Solving for \( B \), we find:

\( B = \frac{\mu_0 b r_1^2}{3} \)

Magnetic Field Outside the Conductor (r2 > R)

For a point outside the conductor at a distance \( r_2 \) from the axis, the total current \( I \) flowing through the entire conductor must be calculated. We can find this by integrating the current density over the entire cross-section of the conductor:

\( I = \int_0^R 2\pi b r^2 \, dr = 2\pi b \left[ \frac{r^3}{3} \right]_0^R = \frac{2\pi b R^3}{3} \)

Now, applying Ampère's Law again for a circular path of radius \( r_2 \):

\( \oint B \cdot dl = \mu_0 I \)

Thus, we have:

\( B(2\pi r_2) = \mu_0 \left( \frac{2\pi b R^3}{3} \right) \)
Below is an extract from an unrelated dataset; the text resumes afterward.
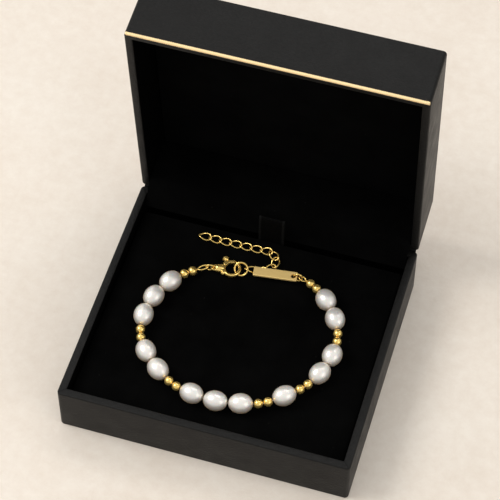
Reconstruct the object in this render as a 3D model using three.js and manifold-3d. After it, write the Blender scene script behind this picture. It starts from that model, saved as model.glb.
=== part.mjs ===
// Pearl bracelet lying in an open presentation box whose lid is hinged.
// Millimetres, +Z up, +Y towards the hinge. Origin: middle of the box's underside.

import * as THREE from "three";
import { mergeVertices } from "three/addons/utils/BufferGeometryUtils.js";
import Module from "manifold-3d";

const wasm = await Module();
wasm.setup();

// Box
const boxWidth = 95;
const boxDepth = 85;
const baseHeight = 18.3;
const lidHeight = 19.8;
const rimGap = 0.4;
const wall = 2.6;
const floorThickness = 2;
const lidTopThickness = 2;
const cornerRadius = 1.8;
const edgeRound = 0.8;
const lidOpenAngle = 85;

// Linings, all velvet
const liningGap = 0.3;
const padRecess = 4;
const padEdgeRound = 0.9;
const padBackSlot = 1.6;
const hingeLiningDepth = 2.4;
const hingeLiningBend = 0.85;
const hingeLiningDrop = 0.8;
const lidPanelThickness = 1.6;
const lidPanelCorner = 0.7;
const lidPanelEdge = 0.5;
const lidLiningThickness = 0.8;

// Gold line along the lid's front edge
const goldLineDiameter = 0.95;
const goldLineInset = 0.06;

// Ribbon pull tab
const tabWidth = 8.6;
const tabThickness = 0.4;
const tabHeight = 11;
const tabWidestHeight = 7.9;
const tabTailDepth = 6;
const tabHeadDepth = 1.9;
const tabNeckDepth = 0.9;
const tabLean = 0.5;
const tabOffset = -0.6;

// Beads
const pearlLength = 7.7;
const pearlDiameter = 6.4;
const goldBeadDiameter = 3;
const drillDiameter = 1.1;
const threadDiameter = 0.4;
const beadGap = 0.3;
const threadTension = 0.12;
const pearlSides = 14;
const pearlArcs = 8;
const goldBeadSides = 12;
const goldBeadArcs = 6;
const restGap = 0.2;
const pairDroop = 0.35;

// Wire rings and links
const wireSides = 5;
const linkSides = 14;
const ringSides = 16;
const linkLength = 4.6;
const linkWidth = 3;
const linkWire = 0.45;
const linkTwist = 34;
const linkSlack = 0.1;
const bentLinkSlack = 0.2;
const claspLoopLength = 3.9;
const tagLoopLength = 3;
const endLoopWidth = 1.9;
const endLoopWire = 0.45;
const endSolderDepth = 0.36;
const endStemShown = 0.5;
const endStemHidden = 0.5;
const claspLoopTurn = -15;
const claspLoopLift = 9;
const tagLoopTurn = 17;
const tagLoopLift = 5;
const jumpRingDiameter = 3.2;
const jumpRingWire = 0.5;
const catchRingDiameter = 5;
const catchRingWire = 0.6;
const tagRingDiameter = 3.4;
const tagRingWire = 0.5;

// Lobster clasp
const hookRadius = 3.05;
const hookOpeningWidth = 4.3;
const hookOpeningLength = 4.5;
const claspReach = 5.9;
const claspEyeRadius = 0.95;
const claspEyeHole = 0.9;
const clawThickness = 1.1;
const claspEyeThickness = 0.6;
const claspDomeLength = 4;
const claspDomeWidth = 2.2;
const claspDomeHeight = 2.2;
const claspDomeShift = 0.1;
const claspEyeNeck = 0.76;
const claspShoulder = 150;
const claspNeckTurn = 99;
const claspLugX = -2.75;
const claspLugY = -1.75;
const claspLugDiameter = 1.5;
const claspEdge = 0.25;
const leverGap = 0.14;
const leverWidth = 0.8;
const leverPivotRadius = 0.62;
const leverPivotX = -2.2;
const leverPivotY = 1.7;
const leverBendX = -1;
const leverBendY = 2.62;
const leverTipX = 0.8;
const leverTipY = 2.66;
const leverTravel = 20;
const leverThickness = 1;
const knobDiameter = 1.8;
const knobReach = 1.95;
const knobStemWidth = 0.6;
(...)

Solving for \( B \) gives us:

\( B = \frac{\mu_0 b R^3}{3 r_2} \)

Summary of Results

In summary, the expressions for the magnetic field \( B \) are:

  • For \( r_1 < R \): \( B = \frac{\mu_0 b r_1^2}{3} \)
  • For \( r_2 > R \): \( B = \frac{\mu_0 b R^3}{3 r_2} \)

This analysis shows how the magnetic field behaves differently inside and outside the cylindrical conductor due to the non-uniform current density. The dependence on the radius in both cases illustrates the influence of the current distribution on the magnetic field generated.